Adonal Foyle recalls brutal first talk with Don Nelson

SAN FRANCISCO -- He is among the greatest basketball coaches ever to walk a sideline. Creative and abrasive, accomplished yet unfulfilled, all wrapped in a 6-foot-7 package of Svengali.

Some say Don Nelson, who served two stints coaching the Warriors, was brutally honest, others insist needlessly cruel. There is little dispute, though, that “Nellie” could be as subjective as the sun is hot.

If you were one of “his guys,” you could do little wrong.

If you weren’t, you knew it early and you heard it often -- as former Warriors center Adonal Foyle, who was on the roster for 10 seasons, discovered in 2006.

“Don Nelson told me the first day he showed up at the gym: ‘You suck. You’ll never play for me. You make too much money.’ That was it,“ Foyle recalled Tuesday on the Warriors Insider Podcast.

“And he was having a cigar when he did it.”

Foyle, who returned to the Warriors in 2014 to serves as a Community Ambassador, clearly enjoyed his time with the “We Believe” Warriors, despite and because of the presence of Nelson. Foyle quickly learned about the two sides of Nellie.

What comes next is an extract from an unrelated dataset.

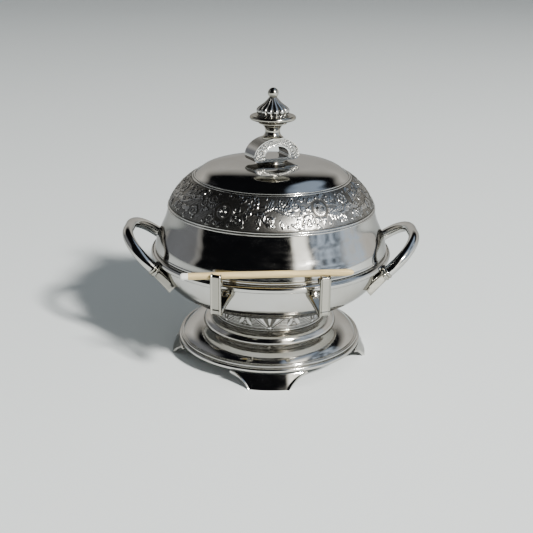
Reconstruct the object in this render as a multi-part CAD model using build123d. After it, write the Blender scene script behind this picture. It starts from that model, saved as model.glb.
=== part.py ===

Nelson had favorites. There was, in his first stint coaching the Warriors, Chris Mullin and Tim Hardaway, to name two. In his second stint, there was Baron Davis and Stephen Jackson.

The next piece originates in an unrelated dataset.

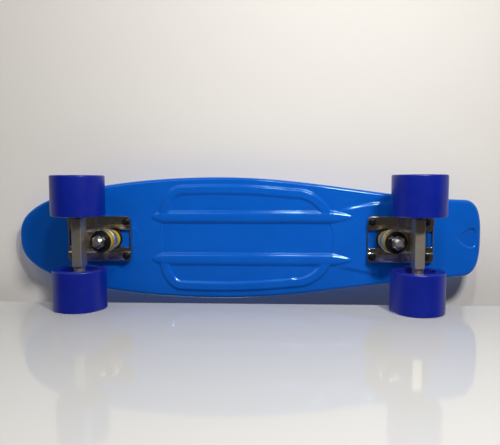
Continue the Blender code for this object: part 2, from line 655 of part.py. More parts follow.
def hanger_mesh():
    """One casting: beam and necks along the axle, yoke and ring on the kingpin, pivot finger."""
    axle_z = WHEEL_RADIUS
    road = axle_z - BEAM_DROP
    top = axle_z + BEAM_RISE
    section = (
        (-BEAM_FACE_WIDTH / 2, road),
        (BEAM_FACE_WIDTH / 2, road),
        (BEAM_TOP_WIDTH / 2, top - BEAM_RISE / 2),
        (BEAM_FACE_WIDTH / 2, top + BEAM_RISE / 4),
        (-BEAM_FACE_WIDTH / 2, top + BEAM_RISE / 4),
        (-BEAM_TOP_WIDTH / 2, top - BEAM_RISE / 2),
    )
    bm = prism([(x, -BEAM_LENGTH / 2, z) for x, z in section], (0, BEAM_LENGTH, 0))
    lengthwise = Matrix.Translation((0, 0, axle_z)) @ Matrix.Rotation(math.radians(-90), 4, "X")
    neck = skin([ring_points(NECK_RADIUS, z, AXLE_SIDES) for z in (-HANGER_WIDTH / 2, HANGER_WIDTH / 2)])
    steps = [("UNION", moved(neck, lengthwise))]

    finger_root = PIVOT - PIVOT_DIRECTION * PIVOT_LENGTH
    inset = KINGPIN_DIRECTION * WEB_INSET
    outward = Vector((math.cos(KINGPIN_LEAN), 0.0, math.sin(KINGPIN_LEAN)))
    road_side = RING_CENTRE + KINGPIN_DIRECTION * (RING_THICKNESS / 2) - inset
    board_side = RING_CENTRE - KINGPIN_DIRECTION * (RING_THICKNESS / 2) + inset
    ring_edge = outward * (RING_RADIUS + WEB_RING_MARGIN)
    ring_inside = outward * (RING_BORE + WEB_RING_OVERLAP)
    half_face = BEAM_FACE_WIDTH / 2
    web_corners = [
        (-half_face - WEB_CROWN_FLARE, top + WEB_CROWN),
        (-half_face - WEB_SIDE_FLARE, top - WEB_SIDE_DROP),
        (-half_face + WEB_INSET, road + WEB_ROAD_INSET),
        (half_face - WEB_INSET, road + WEB_ROAD_INSET),
        (BEAM_TOP_WIDTH / 2 - WEB_SIDE_FLARE, top - 2 * WEB_SIDE_DROP),
    ]
    for x, z in (FINGER_FRONT, FINGER_TOP, FINGER_BACK):
        web_corners.append((finger_root.x + x, finger_root.z + z))
    web = [road_side + ring_inside, road_side + ring_edge]
    web += [Vector((x, 0, z)) for x, z in web_corners]
    web += [board_side + ring_edge, board_side + ring_inside]
    yoke = prism([(spot.x, -YOKE_WIDTH / 2, spot.z) for spot in web], (0, YOKE_WIDTH, 0))
    steps.append(("UNION", yoke))
    beam_end = top + BEAM_RISE / 4
    pocket = slab(
        RING_CENTRE.x + RING_RADIUS + YOKE_POCKET_MARGIN,
        -half_face + YOKE_POCKET_MARGIN / 4,
        YOKE_POCKET_WIDTH,
        beam_end + YOKE_POCKET_MARGIN,
        beam_end + YOKE_POCKET_DEPTH,
    )
    steps.append(("DIFFERENCE", pocket))
    finger = turned(
        (
            (0.0, -FINGER_ROOT_DEPTH),
            (PIVOT_ROOT_RADIUS, -FINGER_ROOT_DEPTH),
            (PIVOT_ROOT_RADIUS, 0.0),
            (PIVOT_TIP_RADIUS, PIVOT_LENGTH * FINGER_TAPER_END),
            (PIVOT_TIP_RADIUS, PIVOT_LENGTH),
            (PIVOT_TIP_RADIUS * 0.8, PIVOT_LENGTH + PIVOT_TIP_RADIUS * 0.6),
            (0.0, PIVOT_LENGTH + PIVOT_TIP_RADIUS),
        ),
        PIVOT_SIDES,
    )
    steps.append(("UNION", moved(finger, aimed(finger_root, PIVOT_DIRECTION))))
    ring = skin([ring_points(RING_RADIUS, z, RING_SIDES) for z in (0, RING_THICKNESS)])
    steps.append(("UNION", moved(ring, on_kingpin(RING_AT))))
    axle_bore = AXLE_RADIUS + GAP
    bore = skin([ring_points(axle_bore, z, AXLE_SIDES) for z in (-HANGER_WIDTH, HANGER_WIDTH)])
    steps.append(("DIFFERENCE", moved(bore, lengthwise)))
    hole_ends = (-OUTER_BUSHING_HEIGHT, RING_THICKNESS + OUTER_BUSHING_HEIGHT)
    hole = skin([ring_points(RING_BORE, z, STACK_SIDES) for z in hole_ends])
    steps.append(("DIFFERENCE", moved(hole, on_kingpin(RING_AT))))
    return combine(to_mesh(bm, "hanger"), steps)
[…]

Yet the list of those who could not seem to escape Nelson’s doghouse may have been longer, including the likes of Terry Teagle, Tyrone Hill, Sarunas Marciulionis and, later, Al Harrington, Ike Diogu, Marco Belinelli. Nelson’s most famous object of disgust was, of course, Chris Webber.

Foyle, who logged 1,824 minutes before Nelson’s arrival in 2006, played only 475 minutes in 2006-07.

“I knew I wasn’t going to play, because he made it clear,” Foyle recalled. “So I could be pissed off. I could be angry.

“I’m just going to be there. I’m just going to do my job the best way I could for that year. And I’m just going to learn. And I’m just going to help our where I can. I’ll help my teammates out. I’ll do the job that I’m paid to do.”

Foyle, the team’s all-time leader in blocked shots (1,140), scored a total of 107 points that season. His 50 blocks ranked third on the team. His ratio of blocks, one every 9.5 minutes, led the team.

The Warriors staged a furious rally to close the season, ending a 13-year postseason drought by gaining the No. 8 seed. They pulled off an epic upset, stunning top-seeded Dallas in the first round.

The Utah Jazz in the second round eliminated the Warriors in five games, the last played on May 15.

Ninety days later, Nelson and the Warriors bought out Foyle’s contract. He spent his final two seasons in Orlando and Memphis.